YOUR TASK :: Tell me how many lines hold "that", please, using only the number.

DATA SEGMENT ::
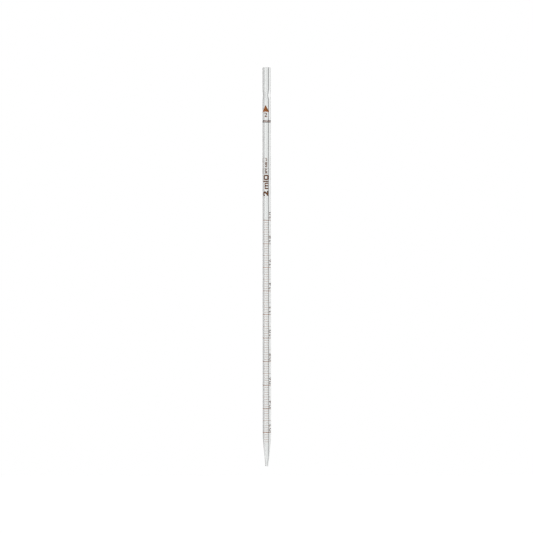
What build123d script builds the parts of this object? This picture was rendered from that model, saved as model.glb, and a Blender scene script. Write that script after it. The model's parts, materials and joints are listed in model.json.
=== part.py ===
from build123d import *
import math
import os

# A 2 ml graduated pipette, divided in 0.02 ml: one drawn glass tube with a scale and marks fired
# onto it. The jet's tip is at the origin, the tube stands along +Z, and the scale faces -Y.
# Lengths are in millimetres, volumes in cubic millimetres and angles in degrees. An angle of 0 is
# the middle of the scale, and positive angles go to the right of a reader who looks at the scale.

# Driving dimensions of the glass
overall_length = 360.0
barrel_radius = 3.70
bore_radius = 1.73
rim_fillet = 0.80

# The drawn jet: a long cone outside, and a bore that narrows gently to a neck, then to the orifice
tip_radius = 1.25
tip_outer_fillet = 0.40
tip_inner_fillet = 0.15
orifice_radius = 0.50
jet_corner_height = 26.0
jet_shoulder_radius = 60.0
jet_neck_radius = 1.40
jet_neck_height = 10.0
jet_bore_height = 25.0

# The constriction that holds a cotton plug in the mouthpiece. Its lower side is the steeper one.
throat_height = 334.4
throat_radius = 1.00
waist_radius = 3.35
throat_low_end = 330.5
throat_high_end = 341.5

# The scale
division_volume = 20.0
divisions_per_number = 10
first_division = 6
last_division = 100
ring_line_width = 0.40
mark_line_width = 0.24
fine_mark_arc = 63.0
half_mark_arc = 144.0

# The print
print_thickness = 0.04
print_low_end = 19.0
print_high_end = 328.0
numeral_cap_height = 3.1
numeral_pen = 0.42
numeral_stretch = 1.22
numeral_gap = 0.38
numeral_angle = 65.0
numeral_rise = 0.9
capacity_foot = 243.7
capacity_cap_height = 5.1
capacity_pen = 0.95
capacity_angle = -10.0
capacity_stretch = 1.38
capacity_unit_foot = 250.0
capacity_gap = 0.3
quality_mark_height = 260.6
quality_mark_length = 4.8
quality_mark_width = 4.6
quality_mark_corner = 1.3
quality_mark_pen = 1.25
quality_mark_angle = -2.0
calibration_foot = 263.9
calibration_cap_height = 2.2
calibration_pen = 0.46
calibration_gap = 0.12
calibration_stretch = 0.86
calibration_angles = (-2.0, -66.0)
calibration_lines = ("20°C 0.02 ml", "±0.01 ml 20°C")
arrow_base_height = 319.45
arrow_length = 6.55
arrow_width = 6.9
arrow_notch = 0.6
arrow_angle = -9.0
type_numeral_height = 317.1
type_numeral_cap_height = 4.0
type_numeral_pen = 0.55
type_numeral_angle = -7.0
colour_ring_height = 311.35
colour_ring_width = 2.0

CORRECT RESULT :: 3